With new technologies being adopted by cyber gangs, including using machine learning and artificial intelligence (AI) against organisations and their defences, cybersecurity is demanding increasing attention from all company departments. Employees are already concerned that sophisticated adversaries will deploy AI to trigger a global incident in the next 12 months. But if managers panic and line their network perimeters with more restrictive security solutions, how will this affect business operations?
Worth the risk?
While upping security measures is a must in the face of overwhelming cyber threat levels, they have to work symbiotically with business operations so as not to trigger a decline in productivity. For example, it may be decided to not allow employees to attach or receive documents on emails to or from external email domains to reduce the risk of some email-based threats and employees accidentally opening potentially malicious files. You may immediately feel more secure, but you’ll likely see employee productivity plummet to zero as staff can’t do their jobs, leading to them finding (unapproved) workarounds – meaning your organisation’s risk profile has shot up and is out of your control.
As a first step, boards should carry out a risk assessment and understand what their entire IT estate looks like – this should include every asset, device or solution they’ve deployed both on-prem or virtually in the cloud and then look at who has access to what. This task will help the business understand where the potential weak spots or entry points are for attackers. Unfortunately, many organisations have default access rules in place, meaning every member of staff can potentially access any document or network location. This risk is compounded further when adding in third parties that have also been granted access.
There are several areas of business that boards should seek to address from the outset. First is the reduction of false positives. We all know that false positives have detrimental effects on the productivity of teams. Our June 2021 survey revealed that 62 per cent of respondents agreed that threats in their company could get missed due to the overwhelming volume of false positives. Further, each cybersecurity professional could spend 9 hours, 40 minutes each week dealing with alerts caused by false positives, which is an inefficient use of their time.

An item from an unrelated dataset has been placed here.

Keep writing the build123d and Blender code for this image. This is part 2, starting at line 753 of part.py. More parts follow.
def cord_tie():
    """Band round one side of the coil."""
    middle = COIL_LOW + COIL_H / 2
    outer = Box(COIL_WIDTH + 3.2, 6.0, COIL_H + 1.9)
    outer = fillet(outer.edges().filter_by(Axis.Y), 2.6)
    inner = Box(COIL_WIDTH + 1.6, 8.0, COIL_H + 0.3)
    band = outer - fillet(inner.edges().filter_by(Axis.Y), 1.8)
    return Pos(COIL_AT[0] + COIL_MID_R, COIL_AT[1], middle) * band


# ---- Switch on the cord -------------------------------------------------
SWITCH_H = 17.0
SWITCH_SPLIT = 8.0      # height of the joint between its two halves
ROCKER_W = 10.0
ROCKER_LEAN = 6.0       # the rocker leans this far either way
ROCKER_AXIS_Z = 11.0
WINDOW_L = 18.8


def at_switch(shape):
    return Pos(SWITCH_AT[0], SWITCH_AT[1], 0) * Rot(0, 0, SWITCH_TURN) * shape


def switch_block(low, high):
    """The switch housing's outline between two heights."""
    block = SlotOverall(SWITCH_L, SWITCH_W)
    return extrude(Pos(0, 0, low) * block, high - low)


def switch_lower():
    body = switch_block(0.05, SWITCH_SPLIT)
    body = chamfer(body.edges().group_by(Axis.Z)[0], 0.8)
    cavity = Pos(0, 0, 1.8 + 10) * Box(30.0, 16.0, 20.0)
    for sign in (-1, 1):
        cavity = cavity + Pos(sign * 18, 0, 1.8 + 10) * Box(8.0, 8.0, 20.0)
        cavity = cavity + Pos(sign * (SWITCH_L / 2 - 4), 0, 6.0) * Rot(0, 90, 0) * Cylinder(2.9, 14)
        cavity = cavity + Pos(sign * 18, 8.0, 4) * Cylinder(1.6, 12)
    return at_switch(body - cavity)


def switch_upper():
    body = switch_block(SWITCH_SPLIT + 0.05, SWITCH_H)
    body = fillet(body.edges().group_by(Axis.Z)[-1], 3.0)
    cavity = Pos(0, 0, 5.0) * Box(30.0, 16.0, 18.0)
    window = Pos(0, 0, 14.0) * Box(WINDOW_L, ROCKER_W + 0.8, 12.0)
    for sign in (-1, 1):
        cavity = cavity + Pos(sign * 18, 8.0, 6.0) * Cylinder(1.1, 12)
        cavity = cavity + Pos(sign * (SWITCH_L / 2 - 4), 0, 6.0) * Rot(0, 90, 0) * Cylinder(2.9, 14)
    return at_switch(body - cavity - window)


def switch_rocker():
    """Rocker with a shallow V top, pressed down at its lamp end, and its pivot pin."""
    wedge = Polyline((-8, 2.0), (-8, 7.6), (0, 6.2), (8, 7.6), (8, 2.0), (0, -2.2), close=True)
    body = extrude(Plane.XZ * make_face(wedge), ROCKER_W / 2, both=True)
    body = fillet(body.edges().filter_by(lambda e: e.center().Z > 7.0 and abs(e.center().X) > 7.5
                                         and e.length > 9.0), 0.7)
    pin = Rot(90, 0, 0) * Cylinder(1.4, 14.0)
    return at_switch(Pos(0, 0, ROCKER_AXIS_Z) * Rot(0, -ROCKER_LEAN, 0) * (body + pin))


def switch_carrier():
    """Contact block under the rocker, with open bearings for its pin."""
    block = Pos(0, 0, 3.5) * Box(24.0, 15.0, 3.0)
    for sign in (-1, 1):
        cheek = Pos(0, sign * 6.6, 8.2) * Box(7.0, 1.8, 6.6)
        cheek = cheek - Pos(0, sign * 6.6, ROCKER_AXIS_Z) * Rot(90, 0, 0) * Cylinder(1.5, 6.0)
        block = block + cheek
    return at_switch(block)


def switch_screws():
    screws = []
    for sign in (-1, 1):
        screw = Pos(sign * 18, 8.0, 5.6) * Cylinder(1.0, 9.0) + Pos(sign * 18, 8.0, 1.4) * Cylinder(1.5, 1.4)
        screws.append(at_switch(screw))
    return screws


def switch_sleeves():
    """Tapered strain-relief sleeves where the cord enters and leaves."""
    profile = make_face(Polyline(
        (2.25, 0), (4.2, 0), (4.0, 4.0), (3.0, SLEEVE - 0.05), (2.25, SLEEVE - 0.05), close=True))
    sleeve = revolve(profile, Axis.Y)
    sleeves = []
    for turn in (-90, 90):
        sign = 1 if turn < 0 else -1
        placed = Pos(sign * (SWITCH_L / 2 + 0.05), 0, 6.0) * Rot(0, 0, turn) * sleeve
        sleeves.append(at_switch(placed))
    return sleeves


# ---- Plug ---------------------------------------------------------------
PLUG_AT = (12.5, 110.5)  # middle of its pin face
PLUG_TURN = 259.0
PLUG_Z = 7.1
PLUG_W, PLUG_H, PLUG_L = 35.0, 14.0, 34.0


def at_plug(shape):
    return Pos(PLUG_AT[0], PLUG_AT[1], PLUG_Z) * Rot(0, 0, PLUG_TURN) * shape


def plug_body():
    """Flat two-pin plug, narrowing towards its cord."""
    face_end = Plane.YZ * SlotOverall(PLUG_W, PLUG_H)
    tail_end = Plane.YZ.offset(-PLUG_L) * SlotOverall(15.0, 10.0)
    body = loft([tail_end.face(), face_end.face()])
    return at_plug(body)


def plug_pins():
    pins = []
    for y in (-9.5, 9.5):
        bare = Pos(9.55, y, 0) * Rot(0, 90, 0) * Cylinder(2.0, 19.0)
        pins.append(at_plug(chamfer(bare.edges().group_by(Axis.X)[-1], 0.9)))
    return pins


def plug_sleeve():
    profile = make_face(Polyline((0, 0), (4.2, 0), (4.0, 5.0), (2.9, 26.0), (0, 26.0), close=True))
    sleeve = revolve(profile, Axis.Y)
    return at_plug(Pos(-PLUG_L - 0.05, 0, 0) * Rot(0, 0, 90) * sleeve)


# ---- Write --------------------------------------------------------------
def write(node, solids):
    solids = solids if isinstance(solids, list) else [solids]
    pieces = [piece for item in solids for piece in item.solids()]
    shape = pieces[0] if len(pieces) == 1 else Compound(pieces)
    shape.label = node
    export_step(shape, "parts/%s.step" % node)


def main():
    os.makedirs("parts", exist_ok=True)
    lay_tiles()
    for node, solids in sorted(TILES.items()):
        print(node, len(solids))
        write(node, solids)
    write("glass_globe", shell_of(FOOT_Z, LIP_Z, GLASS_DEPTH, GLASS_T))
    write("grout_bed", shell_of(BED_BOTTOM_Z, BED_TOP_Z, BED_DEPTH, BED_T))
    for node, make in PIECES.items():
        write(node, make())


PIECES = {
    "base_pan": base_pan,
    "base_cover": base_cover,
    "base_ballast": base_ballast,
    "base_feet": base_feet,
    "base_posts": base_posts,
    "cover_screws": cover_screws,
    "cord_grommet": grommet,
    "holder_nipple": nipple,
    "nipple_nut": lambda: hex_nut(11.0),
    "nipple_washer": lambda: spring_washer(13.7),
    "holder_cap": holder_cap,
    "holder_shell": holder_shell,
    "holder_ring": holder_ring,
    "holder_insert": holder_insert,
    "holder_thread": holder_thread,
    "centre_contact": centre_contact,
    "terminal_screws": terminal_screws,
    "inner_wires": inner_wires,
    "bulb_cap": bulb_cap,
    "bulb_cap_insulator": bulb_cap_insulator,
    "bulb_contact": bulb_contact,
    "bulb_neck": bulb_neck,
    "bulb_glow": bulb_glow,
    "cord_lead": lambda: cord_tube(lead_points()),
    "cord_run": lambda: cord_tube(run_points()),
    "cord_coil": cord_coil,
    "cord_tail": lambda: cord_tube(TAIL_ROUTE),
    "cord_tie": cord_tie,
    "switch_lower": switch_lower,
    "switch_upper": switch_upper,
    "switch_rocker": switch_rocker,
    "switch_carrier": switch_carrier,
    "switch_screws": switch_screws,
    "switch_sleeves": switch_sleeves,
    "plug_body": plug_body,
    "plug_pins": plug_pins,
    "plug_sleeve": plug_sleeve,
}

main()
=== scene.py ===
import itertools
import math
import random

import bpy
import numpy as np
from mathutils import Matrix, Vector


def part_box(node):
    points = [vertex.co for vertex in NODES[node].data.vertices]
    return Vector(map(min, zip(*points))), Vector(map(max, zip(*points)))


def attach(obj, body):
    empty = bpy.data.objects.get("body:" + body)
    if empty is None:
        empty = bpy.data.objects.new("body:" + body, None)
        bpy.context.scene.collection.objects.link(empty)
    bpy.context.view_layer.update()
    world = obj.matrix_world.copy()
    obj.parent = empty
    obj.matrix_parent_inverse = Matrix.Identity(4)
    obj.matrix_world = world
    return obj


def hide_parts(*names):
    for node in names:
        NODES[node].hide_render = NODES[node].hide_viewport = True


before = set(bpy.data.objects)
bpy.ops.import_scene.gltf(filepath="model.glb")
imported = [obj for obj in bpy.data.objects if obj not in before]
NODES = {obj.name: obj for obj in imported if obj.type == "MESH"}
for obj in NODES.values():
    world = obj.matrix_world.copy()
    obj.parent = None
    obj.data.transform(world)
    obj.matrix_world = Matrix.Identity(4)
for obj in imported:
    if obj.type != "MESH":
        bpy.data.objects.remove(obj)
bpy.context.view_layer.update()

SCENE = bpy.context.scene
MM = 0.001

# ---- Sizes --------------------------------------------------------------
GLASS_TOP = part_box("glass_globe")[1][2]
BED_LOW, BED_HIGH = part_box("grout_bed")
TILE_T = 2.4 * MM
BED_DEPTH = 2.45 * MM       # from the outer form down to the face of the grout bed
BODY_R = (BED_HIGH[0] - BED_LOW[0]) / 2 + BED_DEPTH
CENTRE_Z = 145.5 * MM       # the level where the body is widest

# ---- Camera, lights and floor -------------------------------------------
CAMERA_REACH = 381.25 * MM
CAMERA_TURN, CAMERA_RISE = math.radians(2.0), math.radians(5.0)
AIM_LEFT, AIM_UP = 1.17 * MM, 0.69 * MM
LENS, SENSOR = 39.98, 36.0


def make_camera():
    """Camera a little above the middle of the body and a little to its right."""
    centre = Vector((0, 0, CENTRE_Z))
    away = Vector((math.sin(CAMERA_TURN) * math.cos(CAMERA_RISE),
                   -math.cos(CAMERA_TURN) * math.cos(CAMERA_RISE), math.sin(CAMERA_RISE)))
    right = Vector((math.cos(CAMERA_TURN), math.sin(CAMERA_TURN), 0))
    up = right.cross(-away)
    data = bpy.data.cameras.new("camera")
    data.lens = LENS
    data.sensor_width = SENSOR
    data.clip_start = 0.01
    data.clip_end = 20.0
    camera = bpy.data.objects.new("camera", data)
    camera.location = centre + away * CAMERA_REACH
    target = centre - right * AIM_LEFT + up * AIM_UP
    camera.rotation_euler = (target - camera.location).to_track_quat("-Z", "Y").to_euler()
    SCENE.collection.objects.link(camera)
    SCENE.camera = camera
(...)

Another area of bigger risk than people may realise is in how documents are being copied and shared within a business. For example, over 1 billion people currently use Google docs worldwide. For each one user, documents can be shared with more than 100 people at a time, meaning the owner can very quickly lose control of where the original document has travelled. If these files contain potentially sensitive information, the level of risk can skyrocket. There is also the chance that the files could in some way become corrupted or intercepted and replaced with a malicious file.

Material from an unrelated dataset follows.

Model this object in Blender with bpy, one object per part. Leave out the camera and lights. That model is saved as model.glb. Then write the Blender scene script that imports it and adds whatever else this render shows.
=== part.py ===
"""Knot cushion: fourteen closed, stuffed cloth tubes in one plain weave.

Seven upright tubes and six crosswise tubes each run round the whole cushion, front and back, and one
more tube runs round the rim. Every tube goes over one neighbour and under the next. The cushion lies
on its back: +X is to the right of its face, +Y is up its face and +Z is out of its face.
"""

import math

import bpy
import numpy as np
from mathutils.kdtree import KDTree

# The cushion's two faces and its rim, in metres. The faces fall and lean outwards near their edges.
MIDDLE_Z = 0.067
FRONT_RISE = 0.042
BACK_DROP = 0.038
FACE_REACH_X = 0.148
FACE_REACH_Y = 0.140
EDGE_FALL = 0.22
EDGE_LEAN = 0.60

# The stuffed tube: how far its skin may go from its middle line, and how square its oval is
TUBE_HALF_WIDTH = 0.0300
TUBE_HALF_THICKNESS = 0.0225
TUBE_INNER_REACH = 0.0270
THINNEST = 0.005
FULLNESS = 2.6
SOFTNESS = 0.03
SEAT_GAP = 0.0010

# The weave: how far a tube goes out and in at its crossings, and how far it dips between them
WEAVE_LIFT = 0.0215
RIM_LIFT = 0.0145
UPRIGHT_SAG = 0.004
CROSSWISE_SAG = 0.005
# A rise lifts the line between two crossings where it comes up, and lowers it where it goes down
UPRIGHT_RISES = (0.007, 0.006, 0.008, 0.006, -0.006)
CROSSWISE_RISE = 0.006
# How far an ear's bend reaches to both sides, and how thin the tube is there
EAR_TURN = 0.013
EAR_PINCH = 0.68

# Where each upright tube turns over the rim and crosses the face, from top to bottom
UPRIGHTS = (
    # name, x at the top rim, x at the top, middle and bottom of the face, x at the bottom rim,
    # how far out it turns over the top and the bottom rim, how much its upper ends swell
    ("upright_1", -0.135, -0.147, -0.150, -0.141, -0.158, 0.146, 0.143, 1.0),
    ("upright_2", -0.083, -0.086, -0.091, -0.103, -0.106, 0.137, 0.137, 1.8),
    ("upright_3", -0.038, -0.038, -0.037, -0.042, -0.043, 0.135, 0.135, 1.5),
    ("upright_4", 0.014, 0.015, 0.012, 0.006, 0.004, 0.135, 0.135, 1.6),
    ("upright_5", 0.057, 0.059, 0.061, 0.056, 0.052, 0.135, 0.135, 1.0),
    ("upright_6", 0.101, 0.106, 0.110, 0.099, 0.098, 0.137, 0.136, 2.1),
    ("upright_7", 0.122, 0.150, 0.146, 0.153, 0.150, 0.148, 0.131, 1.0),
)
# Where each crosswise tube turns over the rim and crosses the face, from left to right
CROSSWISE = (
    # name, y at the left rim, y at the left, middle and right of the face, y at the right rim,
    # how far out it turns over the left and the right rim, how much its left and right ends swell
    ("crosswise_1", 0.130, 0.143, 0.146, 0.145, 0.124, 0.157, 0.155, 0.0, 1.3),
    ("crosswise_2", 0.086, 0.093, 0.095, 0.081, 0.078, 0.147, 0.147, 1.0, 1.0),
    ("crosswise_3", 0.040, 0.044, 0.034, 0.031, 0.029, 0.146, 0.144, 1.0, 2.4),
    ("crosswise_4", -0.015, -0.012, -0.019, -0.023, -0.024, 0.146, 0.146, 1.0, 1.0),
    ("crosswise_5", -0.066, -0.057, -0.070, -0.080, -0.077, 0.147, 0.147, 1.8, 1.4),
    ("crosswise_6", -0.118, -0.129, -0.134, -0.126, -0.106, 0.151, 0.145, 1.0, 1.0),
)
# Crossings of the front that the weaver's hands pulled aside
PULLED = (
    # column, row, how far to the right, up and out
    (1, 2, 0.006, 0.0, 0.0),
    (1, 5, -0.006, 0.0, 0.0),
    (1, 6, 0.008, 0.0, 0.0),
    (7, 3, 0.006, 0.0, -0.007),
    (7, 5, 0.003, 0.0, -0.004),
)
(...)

Other focuses could include limiting the amount of patching required and the prevention of zero-day attacks. Whatever the decision, the top priority for boards will be finding the equilibrium between strengthening security and maintaining business operations.
Adopting a prevention-first mindset
To combat these threats, organisations need to take a proactive stance to shield themselves from the risk of a data incident and develop a strategy that focuses on prevention. All too often, businesses focus on the ‘response’ part of an attack, but the key is to consider the ways to stop an attack before it’s entered the network, by which point it is often already too late.
Deep learning (DL), a subset of machine learning that takes inspiration from how the human brain works, is the next step in preventative security solutions. Using raw data, DL machines distinguish malicious data from benign without intervention from human workers. By working independently, DL allows employees to focus on other high-value tasks. For example, applying DL can reduce the number of alerts a security team is reviewing every week by as much as 25 per cent.
We know that attacks need to execute and run before they are picked up by detection technologies and checked to see if they are malicious, sometimes taking as long as 60 seconds or more. When dealing with an unknown threat, 60 seconds is too long to wait for analysis. By using technology based on DL principles, a sub-20 millisecond response time can be delivered to stop a ransomware attack pre-execution, before it can take hold. The preventative nature of DL reassures business leaders that both known and unknown attacks are stopped from entering the network quickly and accurately.
Striking the perfect balance is no mean feat. It requires discussions, planning and a full understanding of a company’s security priorities. By quantifying the risks and breaking down the network by importance and value to the business, boards can make an informed decision about where security improvements should take place. A prevention-first mindset is key. With the risks of sophisticated attacks growing exponentially each day, cybersecurity must remain a business-wide priority to ensure enough protection is deployed without impacting business productivity.